Un prélèvement exceptionnel sur les grandes entreprises : une taxe temporaire mais lourde de conséquences
La principale mesure envisagée par le gouvernement est une taxe exceptionnelle sur les bénéfices des grandes entreprises. Les sociétés dont le chiffre d’affaires dépasse le milliard d’euros devront s’acquitter d’une surtaxe de 8,5 % sur leurs bénéfices, en plus des 25 % déjà imposés. Cette mesure, qui devrait rapporter environ 8 milliards d’euros en 2025, s’inscrit dans une volonté de faire participer les grands groupes au redressement des finances publiques. « Il est temps que les entreprises les plus prospères contribuent à l’effort national », a déclaré Barnier lors d’une récente interview.
Cette initiative n’est pas une première. Une telle surtaxe avait déjà été introduite en 2017, touchant à l’époque plus de 300 entreprises. Cependant, cette nouvelle version de la taxe, bien que temporaire, pourrait raviver les débats sur la compétitivité des entreprises françaises, notamment face à leurs concurrents européens, alors que l’impôt sur les sociétés avait été abaissé ces dernières années pour favoriser la croissance.
Vers un renforcement de la fiscalité écologique : malus sur les voitures thermiques et lourdes
Parallèlement, le gouvernement entend renforcer la fiscalité écologique. Parmi les mesures phares, un durcissement de l’écotaxe sur les véhicules thermiques, avec un seuil d’émissions de CO2 abaissé progressivement de 118 g/km à 99 g/km d’ici 2027. En outre, le montant du malus pourrait grimper jusqu’à 90 000 euros pour les véhicules les plus polluants d’ici à la même échéance.
Un « malus masse » est également envisagé pour les voitures pesant plus de 1 500 kilos, à partir de 2026, afin de pénaliser davantage les véhicules énergivores. Ces mesures cumulées devraient rapporter environ 316 millions d’euros en 2025. Elles s’inscrivent dans une stratégie plus large visant à orienter les consommateurs et les constructeurs vers des alternatives moins polluantes, tout en préservant le pouvoir d’achat des ménages.
Taxer les rachats d’actions : un geste contre le cynisme des grandes entreprises
Autre piste de financement : la taxation des rachats d’actions, une pratique controversée utilisée par les grandes entreprises pour faire grimper artificiellement la valeur de leurs actions. La mesure proposée consisterait à imposer ces opérations à hauteur de 8 %, ciblant uniquement les entreprises dont le chiffre d’affaires dépasse le milliard d’euros. Le gouvernement espère ainsi récupérer environ 200 millions d’euros dès l’année prochaine.
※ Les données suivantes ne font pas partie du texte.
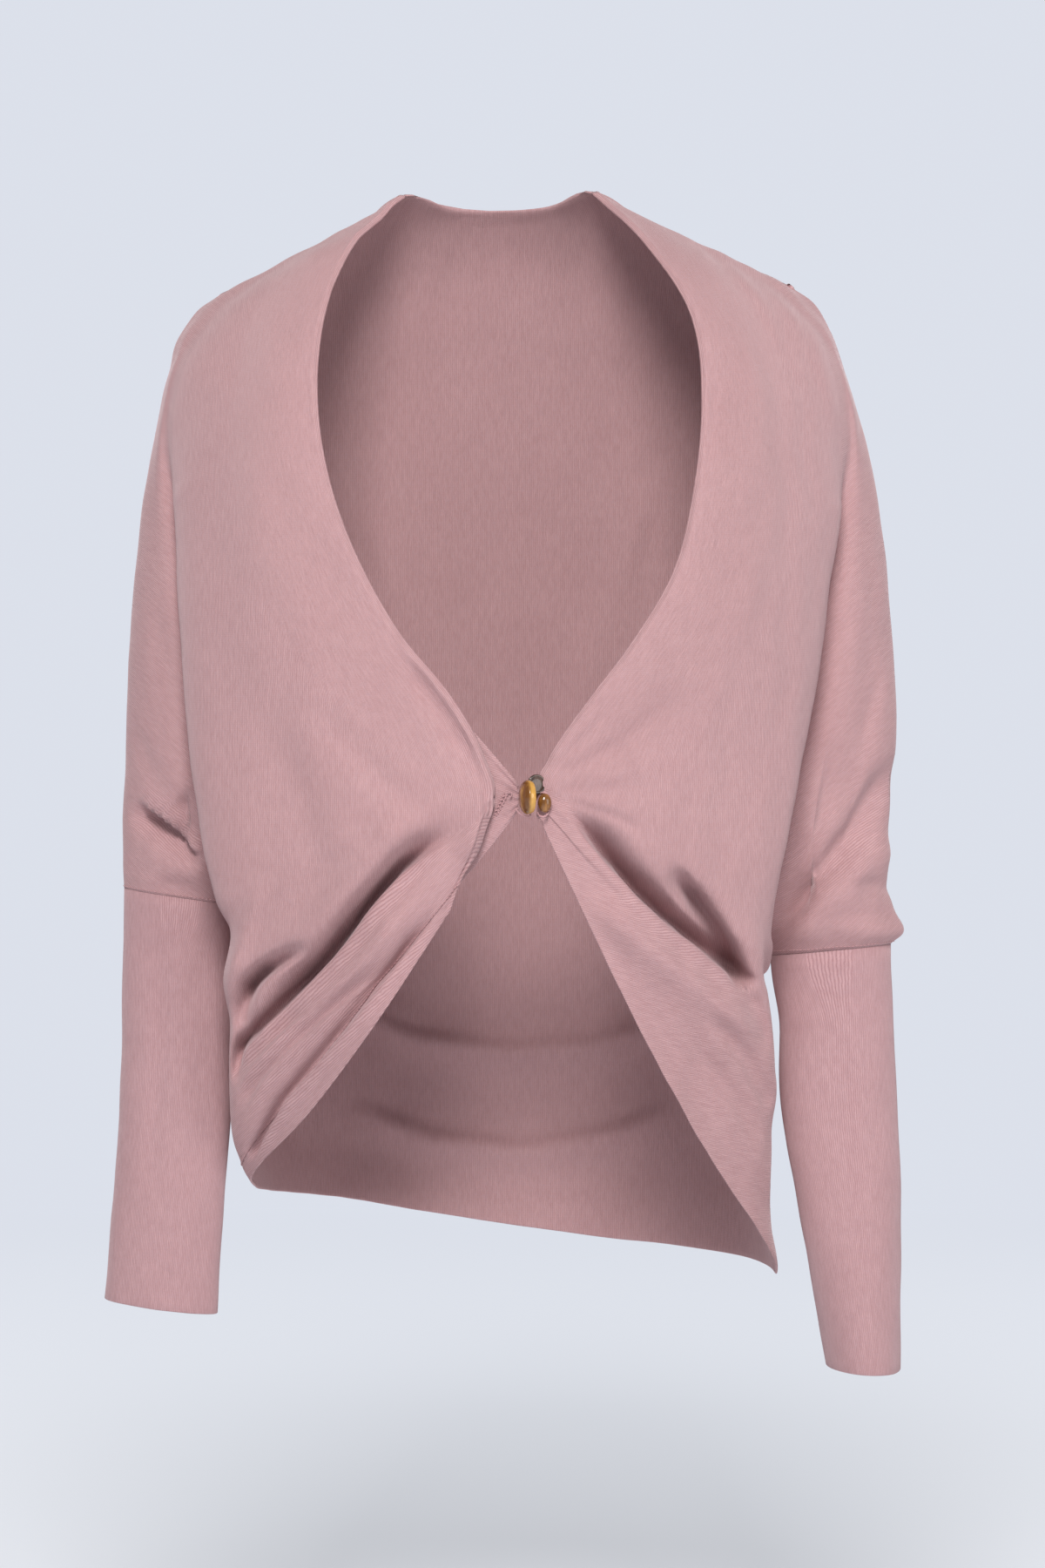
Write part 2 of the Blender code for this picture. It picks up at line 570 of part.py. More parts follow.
def build_cloth(material):
    """The sewn pieces of the cardigan, from one welded surface."""
    cloth = Cloth()
    sides = (
        ("right", RIGHT_FRONT, RIGHT_BACK, LEFT_BACK, RIGHT_SLEEVE, -1, RIGHT_CUFF_TILT),
        ("left", LEFT_FRONT, LEFT_BACK, RIGHT_BACK, LEFT_SLEEVE, 1, LEFT_CUFF_TILT),
    )
    for side, front, back, other_back, sleeve, outward, tilt in sides:
        hoops = half_hoops(front, back, other_back)
        top = hoops[ELBOW_ROW, VALLEY:BACK_VALLEY]
        add_half(cloth, side, hoops, sleeve_rings(sleeve, top, outward, tilt))
    quads = np.array([quad for piece in cloth.quads.values() for quad in piece])
    places = press_folds(cloth, np.array(cloth.places), quads)
    body = [quad for piece, own in cloth.quads.items() if "lower_sleeve" not in piece for quad in own]
    body_facing = softened(normals_of(places, np.array(body)), np.array(body), NORMAL_ROUNDS)
    owners = {}
    for piece, own in cloth.quads.items():
        for point in {corner for quad in own for corner in quad}:
            owners.setdefault(point, set()).add(piece)
    shared = {point: pieces for point, pieces in owners.items() if len(pieces) > 1}
    for piece, own in cloth.quads.items():
        facing = body_facing if "lower_sleeve" not in piece else normals_of(places, np.array(own))
        rim, shift = seam_shift(piece, cloth.quads, places, facing, shared)
        wall(piece, own, places, facing, rim, shift, material)


def guide_tab(field, at):
    return smooth([row.share for row in TAB], [getattr(row, field) for row in TAB], at)


def build_tab(material):
    """The under-tab: a strip from below the right front's edge to the button."""
    at = np.linspace(0, 1, TAB_ROWS + 1)
    left = guide_tab("left", at)
    right = guide_tab("right", at)
    columns = np.linspace(0, 1, TAB_COLUMNS + 1)
    places = np.array([[left[i] + (right[i] - left[i]) * t for t in columns] for i in range(len(at))])
    width = len(columns)
    places = places.reshape(-1, 3)
    quads = []
    for i in range(TAB_ROWS):
        for j in range(TAB_COLUMNS):
            corner = i * width + j
            quads.append([corner, corner + width, corner + width + 1, corner + 1])
    own = np.array(quads)
    facing = normals_of(places, own)
    pairs = {tuple(quad[[i, (i + 1) % 4]]) for quad in own for i in range(4)}
    rim = [edge for edge in pairs if edge[::-1] not in pairs]
    wall("button_tab", quads, places, facing, rim, {}, material)


def build_button(button, material):
    """A domed round button, turned about its axis."""
    axis = np.array(button.axis) / np.linalg.norm(button.axis)
    upright = np.array([0.0, 0.0, 1.0])
    across_way = np.cross(upright, axis)
    centre = np.array(button.centre)
    points = [centre + axis * button.thickness / 2]
    for radius, height in BUTTON_PROFILE:
        for step in range(BUTTON_SIDES):
            angle = 2 * math.pi * step / BUTTON_SIDES
            aside = across_way * math.cos(angle) * button.narrow + upright * math.sin(angle)
            points.append(centre + axis * button.thickness * height + aside * button.radius * radius)
    points.append(centre - axis * button.thickness / 2)
    faces = []
    last = len(points) - 1
    rings = len(BUTTON_PROFILE)
    for step in range(BUTTON_SIDES):
        after = (step + 1) % BUTTON_SIDES
        faces.append([0, 1 + step, 1 + after])
        for ring in range(rings - 1):
            start = 1 + ring * BUTTON_SIDES
            below = start + BUTTON_SIDES
            faces.append([start + step, below + step, below + after, start + after])
        low = 1 + (rings - 1) * BUTTON_SIDES
        faces.append([low + step, last, low + after])
    return mesh_object(button.name, points, faces, material)


def build_thread(material):
    """The linking thread, a short round cord behind the two edges."""
    curve = bpy.data.curves.new("link_thread", "CURVE")
    curve.dimensions = "3D"
    spline = curve.splines.new("POLY")
    spline.points.add(len(THREAD_PATH) - 1)
    for point, place in zip(spline.points, THREAD_PATH):
        point.co = (*(value * MM for value in place), 1.0)
    curve.bevel_depth = THREAD_RADIUS * MM
    curve.bevel_resolution = 2
    curve.use_fill_caps = True
    curve.materials.append(material)
    obj = bpy.data.objects.new("link_thread", curve)
    bpy.context.scene.collection.objects.link(obj)
    return obj


def main():
    clear_scene()
    jersey = principled("dusty pink jersey", (0.50, 0.29, 0.30), 0.9)
    amber = principled("amber horn", (0.42, 0.18, 0.03), 0.25)
    brown = principled("brown horn", (0.10, 0.045, 0.02), 0.25)
    thread = principled("pink thread", (0.52, 0.28, 0.28), 0.85)
    build_cloth(jersey)
    build_tab(jersey)
    for button in BUTTONS:
        build_button(button, amber if button.name == "button_amber" else brown)
    build_thread(thread)


main()
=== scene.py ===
# %% [markdown]
# A dusty pink jersey cardigan, hollow as it is worn, held at the waist by linked buttons.
# The CAD frame gives its solids in metres, and this lesson dresses them: each sewn piece becomes a thin
# knitted shell that lies on the form of its solid, and each button and thread gets its finish.
# The frame comes first, because every piece rides on it and takes its place from it.
# It could also be modelled by eye against a picture, but then the looks and the solids would drift apart.

# %% Load the frame
import math
from collections import namedtuple

import bpy
import numpy as np
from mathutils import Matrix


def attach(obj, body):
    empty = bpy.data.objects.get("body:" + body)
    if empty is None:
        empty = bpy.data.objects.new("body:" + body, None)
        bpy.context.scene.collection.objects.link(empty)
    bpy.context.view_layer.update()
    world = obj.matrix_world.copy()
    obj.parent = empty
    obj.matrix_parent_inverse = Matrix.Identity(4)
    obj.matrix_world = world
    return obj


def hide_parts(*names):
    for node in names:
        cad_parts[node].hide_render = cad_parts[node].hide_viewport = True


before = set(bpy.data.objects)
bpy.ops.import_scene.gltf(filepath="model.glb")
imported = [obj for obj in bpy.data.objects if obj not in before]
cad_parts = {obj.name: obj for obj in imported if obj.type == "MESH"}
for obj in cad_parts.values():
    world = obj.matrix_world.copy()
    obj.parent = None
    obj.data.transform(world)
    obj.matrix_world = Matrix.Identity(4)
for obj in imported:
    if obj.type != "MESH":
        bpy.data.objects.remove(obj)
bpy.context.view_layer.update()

# %% [markdown]
# The camera looks straight at the cardigan, from 2.1 metres in front of it and level with its waist. A
# long lens keeps the sleeves from growing wider towards the edges of the picture, as a product
# photographer would choose it. The picture is upright, so Blender fits the sensor to its height.

# %% Camera
CAMERA_PLACE = (0.0104, -2.1, -0.338)
CAMERA_LENS = 80.8

camera_data = bpy.data.cameras.new("camera")
camera_data.lens = CAMERA_LENS
camera = bpy.data.objects.new("camera", camera_data)
camera.location = CAMERA_PLACE
camera.rotation_euler = (math.radians(90), 0, 0)
bpy.context.scene.collection.objects.link(camera)
bpy.context.scene.camera = camera
print("camera lens", CAMERA_LENS, "mm")

# %% [markdown]
# The cloth hangs in hoops: each row of these tables is one hoop, from the front edge over the panel to
# the ridge where it drops into the sleeve, over the arm, and round the back to the spine. Lengths are
# millimetres, with +X the wearer's left, -Y the front and Z up. A cloth simulation could hang the cloth
# too, but a drape that has to match one real garment is easier to steer with measured sections.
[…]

Cette mesure fait écho à une critique exprimée par Emmanuel Macron lui-même, qui avait dénoncé le « cynisme » de certaines entreprises dans leur recours à cette pratique au détriment de l’investissement productif. Elle vise également à réorienter les grandes entreprises vers une gestion plus responsable de leurs capitaux, au profit de l’économie réelle.
Encadrement des locations Airbnb : une fiscalité révisée pour relancer le marché locatif
Dans un contexte de crise du logement, le gouvernement souhaite aussi mieux encadrer les locations de courte durée, notamment celles proposées sur des plateformes comme Airbnb. La nouvelle mesure fiscale prévoit de réintégrer les amortissements dans le calcul des plus-values réalisées lors de la revente de biens immobiliers loués par des particuliers non professionnels. Cet ajustement vise à augmenter le montant imposable de ces plus-values, une démarche qui pourrait, à terme, rediriger une partie des logements vers le marché locatif classique.
Un défi colossal pour combler un déficit record
L’ensemble de ces mesures, si elles sont appliquées, devraient permettre au gouvernement de récupérer environ 8,5 milliards d’euros en 2025. Cependant, combler le déficit public, qui nécessite entre 40 et 50 milliards d’euros d’économies et de recettes supplémentaires, demeure un défi de taille. Barnier l’a lui-même reconnu lors de son interview au Journal de Saône-et-Loire : « La situation est bien plus dégradée que ce que nous pensions à mon arrivée ». Face à ce constat alarmant, le Premier ministre n’exclut pas de présenter rapidement une loi de finances rectificative.
Malgré l’urgence, Michel Barnier reste ferme sur un point : les ménages modestes ne subiront pas de hausse d’impôts. Il s’agit là d’une promesse clé de son mandat, qu’il entend respecter coûte que coûte. Quant à l’impôt sur le revenu, il restera stable, au grand soulagement des classes moyennes.